The node risk model predicts the node cancellation and node reschedule probabilities for multiple combinations of SKUs, nodes, and inventory levels. The node risk model also considers few other parameters while it calculates cancellation and reschedule costs based on which cost it is calculating. You can understand the cancellation cost and reschedule cost calculations with the help of following examples.

Example 1: Calculating order cancellation cost at a node
In a scenario where a node 1 can operate at various inventory levels, the inventory levels are fetched from the Optimizer API. The AI-powered node risk model considers the product margin and inventory levels to calculate probability of cancellation and cost. The product margin is calculated as follows:

Product margin = Store price - Item cost

Assume that in this scenario, the product margin is predefined as 5 USD.

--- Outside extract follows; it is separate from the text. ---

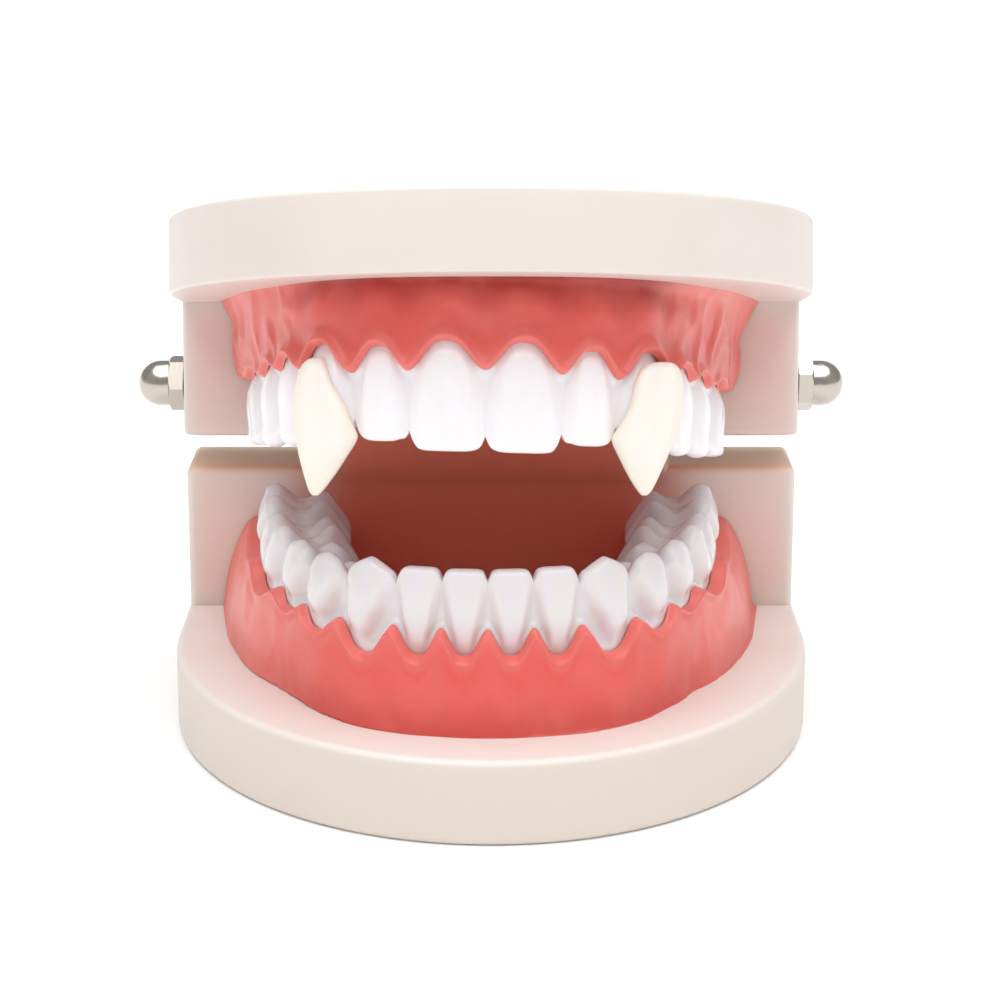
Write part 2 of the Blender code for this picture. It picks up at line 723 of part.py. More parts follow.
def finish_material(name):
    """Make one plain material from the finish table."""
    finish = FINISHES[name]
    material = bpy.data.materials.new(name)
    material.use_nodes = True
    shader = material.node_tree.nodes["Principled BSDF"]
    shader.inputs["Base Color"].default_value = (finish.red, finish.green, finish.blue, 1.0)
    shader.inputs["Roughness"].default_value = finish.rough
    shader.inputs["Metallic"].default_value = finish.metal
    return material


def dress(obj, material, smooth):
    """Give a piece its material and, where it is moulded soft, smooth shading."""
    obj.data.materials.clear()
    obj.data.materials.append(material)
    if smooth:
        obj.data.shade_smooth()
        obj.data.set_sharp_from_angle(angle=math.radians(35.0))


def hang(pieces, coll):
    """Hang the upper jaw's pieces on the hinge axis and swing them open."""
    hinge = bpy.data.objects.new("upper_jaw_hinge", None)
    coll.objects.link(hinge)
    hinge.location = world_point(0.0, PIN_DEPTH, PIN_HEIGHT)
    hinge.rotation_euler = (-math.radians(GAPE_DEG), 0.0, 0.0)
    for piece in pieces:
        piece.data.transform(Matrix.Translation(-hinge.location))
        piece.parent = hinge


def build():
    """Build every piece and hang the upper jaw open."""
    clear_scene()
    parts = new_collection("fang_caps_on_display_jaw", True)
    cutters = new_collection("cutters", False)
    lower = Arch(LOWER_JAW)
    upper = Arch(UPPER_JAW)
    plates = [lower_base(parts, cutters), upper_base(parts, cutters)]
    gums = [gum_ridge(lower, "lower_gum", parts), gum_ridge(upper, "upper_gum", parts)]
    join_shapes(gums[1], [palate(upper, cutters)], "UNION")
    rows = [
        tooth_row(lower, "lower_teeth", lower.stations(TOOTH_STEPS), parts),
        tooth_row(upper, "upper_teeth", upper.stations(TOOTH_STEPS), parts),
    ]
    fangs = [fang_cap(upper, seat, parts, cutters) for seat in FANG_SEATS]
    reach = PLATE_WIDTH / 2.0 + NUT_BORE_DEPTH
    pin = crosswise_rod("hinge_pin", PIN_RADIUS, -reach, reach, PIN_SIDES, parts)
    nuts = [
        acorn_nut("acorn_nut_left", -1, parts, cutters),
        acorn_nut("acorn_nut_right", 1, parts, cutters),
    ]
    finishes = {name: finish_material(name) for name in FINISHES}
    dressed = (
        ("ivory_plastic", plates),
        ("coral_gum", gums),
        ("white_teeth", rows),
        ("ivory_fang", fangs),
        ("nickel", [pin] + nuts),
    )
    for finish, pieces in dressed:
        for piece in pieces:
            dress(piece, finishes[finish], True)
    hang([plates[1], gums[1], rows[1], pin] + fangs + nuts, parts)
    bpy.data.collections.remove(cutters)


build()
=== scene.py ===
"""Looks of a hinged dental display model that wears a pair of slip-on vampire fang caps.

Lengths are millimetres while a piece is worked out and metres in its mesh. +Z is up and the front
faces -Y. Depths run back from the front of the plates. Each jaw is drawn from its own plate, so
heights run away from it, and the upper jaw is drawn closed and then swung open about the pin.
"""
import logging
import math
from dataclasses import dataclass
from enum import Enum
from typing import Any, NamedTuple, Sequence

import bmesh
import bpy
import numpy as np
from mathutils import Matrix, Vector, noise

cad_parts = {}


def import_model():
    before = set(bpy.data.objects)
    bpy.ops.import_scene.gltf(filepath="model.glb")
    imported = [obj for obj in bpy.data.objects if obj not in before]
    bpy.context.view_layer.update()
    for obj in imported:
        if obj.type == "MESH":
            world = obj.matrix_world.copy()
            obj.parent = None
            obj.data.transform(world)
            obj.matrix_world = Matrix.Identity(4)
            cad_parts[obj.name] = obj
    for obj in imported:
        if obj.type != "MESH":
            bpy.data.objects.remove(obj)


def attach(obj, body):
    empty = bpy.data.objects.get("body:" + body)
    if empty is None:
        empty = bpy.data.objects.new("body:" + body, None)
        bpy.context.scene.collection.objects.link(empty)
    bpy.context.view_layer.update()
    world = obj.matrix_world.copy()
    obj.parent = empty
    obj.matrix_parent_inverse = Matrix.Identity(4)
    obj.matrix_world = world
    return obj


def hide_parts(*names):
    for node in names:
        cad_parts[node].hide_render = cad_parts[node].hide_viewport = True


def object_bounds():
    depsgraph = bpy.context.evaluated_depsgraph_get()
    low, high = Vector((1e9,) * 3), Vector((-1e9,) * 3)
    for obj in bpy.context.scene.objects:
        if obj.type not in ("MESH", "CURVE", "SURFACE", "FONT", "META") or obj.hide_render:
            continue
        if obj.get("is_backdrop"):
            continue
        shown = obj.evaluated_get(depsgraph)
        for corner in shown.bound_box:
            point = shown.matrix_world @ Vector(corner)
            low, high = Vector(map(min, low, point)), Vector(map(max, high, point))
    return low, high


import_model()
CAD_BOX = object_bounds()

log = logging.getLogger("display_jaw")
MM = 0.001

# Sizes shared with the solids, in millimetres
PLATE_WIDTH = 76.0
PLATE_LENGTH = 68.5
NOSE_LENGTH = 46.0
LOWER_THICK = 9.6
UPPER_THICK = 8.9
EDGE_ROUND = 0.9
BLOCK_DEPTH = 12.1
BLOCK_HEIGHT = 17.8
BLOCK_INSET = 0.25
PIN_ABOVE_BLOCK = 9.8
PIN_FROM_BACK = 7.7
TONGUE_ABOVE_PIN = 6.5
TONGUE_HEADROOM = 3.2
EAR_WIDTH = 15.0
EAR_SIDE_GAP = 0.9
EAR_BELOW_PIN = 6.5
EAR_BEFORE_PIN = 6.4
EAR_CORNER = 3.0
EAR_DRAFT = 0.2
EAR_GUM_GAP = 0.5
GAPE_DEG = 14.2
SEAT_GAP = 0.3
MOLAR_THICK = 11.2
LOWER_TOOTH_HEIGHT = 18.0
BITE_GAP = 0.8
PIN_DEPTH = PLATE_LENGTH - PIN_FROM_BACK
PIN_HEIGHT = LOWER_THICK + BLOCK_HEIGHT + PIN_ABOVE_BLOCK
ROOF_HEIGHT = PIN_HEIGHT + TONGUE_ABOVE_PIN + TONGUE_HEADROOM
BLOCK_FRONT = PLATE_LENGTH - BLOCK_DEPTH
UPPER_TOOTH_HEIGHT = ROOF_HEIGHT - LOWER_THICK - LOWER_TOOTH_HEIGHT - BITE_GAP


class Body(Enum):
    """The two bodies that the hinge joins."""

    LOWER = "lower_jaw"
    UPPER = "upper_jaw"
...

Note: The AI-powered node risk model calculates the probability of cancellation. The cancellation cost is calculated by using the following formula:

Cancellation cost = Probability of cancellation × Product margin

Inventory level Probability of cancellation (%) Cancellation cost (USD)
Low 25 1.25
High 0 0
Example 2: Calculating order reschedule cost at a node
In a scenario where a node 2 can operate at various inventory levels, the inventory levels are fetched from the Optimizer API. The extra packaging probability, extra packaging cost, package delay probability, and package delay cost are predicted by the AI model. The AI-powered node risk model considers the predefined factors along with the inventory levels to calculate probability of reschedule and cost.

Assume that the AI-predicted values are as follows:

  • Extra packaging probability = 0.049
  • Extra packaging cost = 8.5
  • Package delay probability = 0.15
  • Package delay cost = 3.5
Note: The AI-powered node risk model calculates the probability of reschedule. The reschedule cost is calculated by using the following formula:

Reschedule cost = Probability of reschedule × [(Extra packing probability × Extra packing cost) + (Delay probability × Delay cost)]

Inventory level Percentage reschedule possibility Reschedule cost in USD
Low 20 0.1883
High 1 0.009415
The cancellation cost and reschedule cost are then weighted according to the optimization profile. Sterling Intelligent Promising uses the weighted costs for the selection of winning node.
Note: The fulfillment manager must consider external events when they monitor node performance. For example, the fulfillment manager must consider seasonality, spikes in demand for certain types of items, back to school wear, weather, promotions, and the impact of social media influencers.